Telcos eying $170b cloud services market

Asia Cloud Forum editors
21 Mar 2012

Cloud computing will be a source of new revenues and differentiation for telecom operators, according to Ericsson's industry discussion paper The Telecom Cloud Opportunity.

An increasing number of telecom operators are already recognizing this opportunity as evidenced by their morphing strategies and growing investments. Ericsson projects that global investments in cloud services will more than double from an estimated $55 billion in 2011 to almost $170 billion by 2015. Operators are poised to take a significant share.

The largely untapped cloud service opportunity will substantially differentiate telco operators from sector competitors and other cloud providers. The exponential growth of mobile technology supports this cloud opportunity both in the enterprise and consumer space.
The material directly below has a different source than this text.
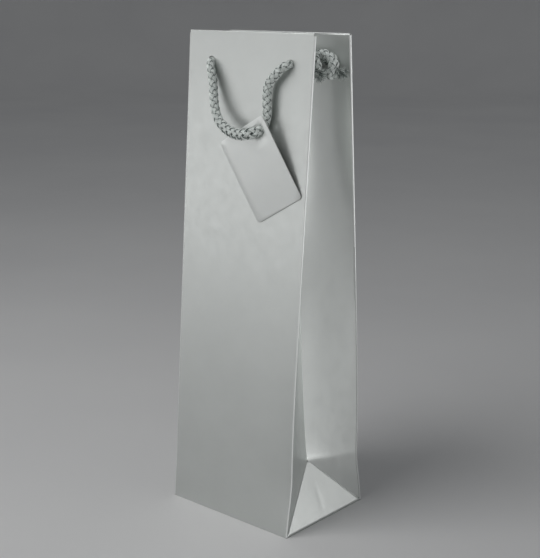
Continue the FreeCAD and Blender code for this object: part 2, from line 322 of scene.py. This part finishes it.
# ---------------------------------------------------------------- ropes
def spline_points(name, route):
    """Points of a smooth line through a rope's route, in mm."""
    data = bpy.data.curves.new(name, "CURVE")
    data.dimensions = "3D"
    spline = data.splines.new("NURBS")
    spline.points.add(len(route) - 1)
    for point, at in zip(spline.points, route):
        point.co = (*(c * MM for c in at), 1.0)
    spline.order_u = 3
    spline.use_endpoint_u = True
    spline.resolution_u = 24
    line = bpy.data.objects.new(name, data)
    bpy.context.scene.collection.objects.link(line)
    bpy.context.view_layer.update()
    mesh = bpy.data.meshes.new_from_object(line)
    points = np.array([v.co for v in mesh.vertices]) / MM
    bpy.data.meshes.remove(mesh)
    bpy.data.objects.remove(line)
    return points


def even(points, step):
    """The same line with evenly spaced points."""
    lengths = np.concatenate([[0], np.cumsum(np.linalg.norm(np.diff(points, axis=0), axis=1))])
    count = max(3, int(round(lengths[-1] / step)) + 1)
    at = np.linspace(0, lengths[-1], count)
    return np.stack([np.interp(at, lengths, points[:, k]) for k in range(3)], axis=1), at


def frames(points):
    """Tangents and two steady normals along a line."""
    tangent = np.gradient(points, axis=0)
    tangent /= np.linalg.norm(tangent, axis=1)[:, None]
    first = np.cross(tangent[0], (0.3, 0.2, 0.93))
    first /= np.linalg.norm(first)
    normals = [first]
    for k in range(1, len(points)):
        n = normals[-1] - tangent[k] * (normals[-1] @ tangent[k])
        normals.append(n / np.linalg.norm(n))
    normals = np.array(normals)
    return tangent, normals, np.cross(tangent, normals)


def tube(line, radius, sides):
    """Points and faces of a tube along a line; radius may vary along it."""
    tangent, n, b = frames(line)
    angles = np.arange(sides) * 2 * math.pi / sides
    radius = np.broadcast_to(radius, (len(line),))
    ring = (
        n[:, None, :] * np.cos(angles)[None, :, None]
        + b[:, None, :] * np.sin(angles)[None, :, None]
    ) * radius[:, None, None]
    points = (line[:, None, :] + ring).reshape(-1, 3)
    faces = grid_faces(len(line), sides, closed=True)
    last = (len(line) - 1) * sides
    faces.append(tuple(range(sides))[::-1])
    faces.append(tuple(range(last, last + sides)))
    return points, faces


def ribbon(path, radial, width, height, lobes=3):
    """A flat strand of parallel yarns along a path, its rounded side facing radial."""
    tangent = np.gradient(path, axis=0)
    tangent /= np.linalg.norm(tangent, axis=1)[:, None]
    radial = radial - tangent * np.sum(radial * tangent, axis=1)[:, None]
    radial /= np.linalg.norm(radial, axis=1)[:, None]
    aside = np.cross(tangent, radial)
    outline = []
    for s in np.linspace(-1, 1, 4 * lobes + 1):
        lobe = abs(math.cos(lobes * math.pi * (s + 1) / 2 + math.pi / 2))
        outline.append((s, (0.50 + 0.50 * lobe) * math.sqrt(max(0.04, 1 - s ** 4))))
    outline += [(0.62, -0.75), (0.0, -0.9), (-0.62, -0.75)]
    outline = np.array(outline)
    points = (
        path[:, None, :]
        + aside[:, None, :] * (outline[:, 0] * width)[None, :, None]
        + radial[:, None, :] * (outline[:, 1] * height)[None, :, None]
    ).reshape(-1, 3)
    sides = len(outline)
    faces = [f[::-1] for f in grid_faces(len(path), sides, closed=True)]
    # each strand's edge and underside faces take the painted shade yarn, for the shade in the gaps between
    # strands
    edge = [c == 0 or c >= 4 * lobes - 1 for c in range(sides)]
    shaded = edge * (len(path) - 1) + [True, True]
    last = (len(path) - 1) * sides
    faces.append(tuple(range(sides)))
    faces.append(tuple(range(last, last + sides))[::-1])
    return points, faces, shaded


def braid(line, radius, pitch=21.0, phase=0.0, flat=None, size=None, face=(0, -1, 0), cover=0.41):
    """An eight-strand braid of flat ribbons round a near-black core, painted shade seen through the gaps
    between strands.

    flat gives how much wider than thick the braid is along its length, in the
    plane square to face, and size scales it.
    """
    line, at = even(line, 0.6)
    share = at / at[-1]
    tangent, n, b = frames(line)
    turn = 2 * math.pi * at / pitch
    wide = np.ones(len(line)) if flat is None else np.interp(share, *zip(*flat))
    scale = np.ones(len(line)) if size is None else np.interp(share, *zip(*size))
    aside = np.cross(tangent, np.asarray(face, float))
    length = np.linalg.norm(aside, axis=1)[:, None]
    aside = np.where(length > 0.3, aside / np.maximum(length, 1e-6), n)
    deep = np.cross(tangent, aside)
    width, height = cover * radius, 0.20 * radius
    middle = radius - height - 0.13 * radius
    wave = 0.15 * radius
    points, faces, kinds = [], [], []
    count = 0

    def put(p, f, shaded=None):
        nonlocal count
        points.append(p)
        faces.extend(tuple(i + count for i in face) for face in f)
        kinds.extend([2] * len(f) if shaded is None else [int(dark) for dark in shaded])
        count += len(p)

    for way in (1, -1):
        for strand in range(4):
            angle = way * turn + strand * math.pi / 2 + phase
            out = n * np.cos(angle)[:, None] + b * np.sin(angle)[:, None]
            lift = middle + way * wave * np.cos(4 * turn)
            out = (
                aside * (np.sum(out * aside, axis=1) * wide)[:, None]
                + deep * (np.sum(out * deep, axis=1) / wide ** 0.6)[:, None]
            )
            put(*ribbon(line + out * (lift * scale)[:, None], out, width, height))
    # the core tube, in the painted shade material
    put(*tube(line, (middle - 0.75 * height) * scale, 12))
    return np.concatenate(points), faces, kinds


def rope_piece(name, line, radius, **style):
    points, faces, kinds = braid(line, radius, **style)
    piece = mesh_piece(name, points, faces, [YARN, YARN_SHADE, CORE_SHADE])
    piece.data.polygons.foreach_set("material_index", kinds)
    piece.data.set_sharp_from_angle(angle=math.radians(70))
    return piece


PASS_OUTER, PASS_RUN, PASS_INSIDE = 1.0, 5.6, 1.2


def full_route(side, hands, route):
    """A handle's route with its stretches into the two holes."""
    route = [np.array(p) for p in route]

    def lead(hand, end, after):
        towards = (after - end) / np.linalg.norm(after - end)
        return [
            hole_point(side, hand, PASS_INSIDE),
            hole_point(side, hand, -PASS_OUTER),
            end - towards * PASS_RUN,
        ]

    start = lead(hands[0], route[0], route[1])
    finish = lead(hands[1], route[-1], route[-2])
    return start + route + finish[::-1]


def make_handle(name, side, hands, route, phase, flat, size):
    """A handle's visible loop, from the face of one hole to the other."""
    line = spline_points(name + "_line", full_route(side, hands, route))
    face = (0, SIDES[side], 0)
    piece = rope_piece(name, line, ROPE_RADIUS, phase=phase, flat=flat, size=size, face=face)
    body = {"front": "front_handle", "back": "rear_handle"}[side]
    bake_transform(piece)
    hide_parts(body, f"rope_pass_{side}_right", f"rope_pass_{side}_left")
    return piece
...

An Ericsson business user study found that 78% of the respondents say they work more efficiently when they have access to mobile broadband and 92% say they need access to mobile broadband everywhere.

The Ericsson paper identifies three areas of opportunity for operators to shift from selling communications to servicing on-demand ICT capabilities. Telecom operators can add considerable value in the management of cloud connectivity, deliver cloud-based capabilities and leverage network assets to enrich cloud offerings.

"Telecom operators can move beyond simply being the conduit for over-the-top (OTT) players and position themselves to capitalize on cloud services - both as providers and adopters of the technology," said Warren Chaisatien, Ericsson Strategic Marketing Manager.

One example is for telecom operators to offer prioritized or guaranteed services - instead of best effort - on selected OTT cloud applications. In the enterprise space, telecom operators can not only benefit from the use of cloud services to gain efficiencies in their internal operations but also partner with cloud providers to commercialize those applications.

This opens up new opportunities in traditional markets such as outsourced billing, as well as emerging segments like cloud-based machine-to-machine platforms for vertical industries.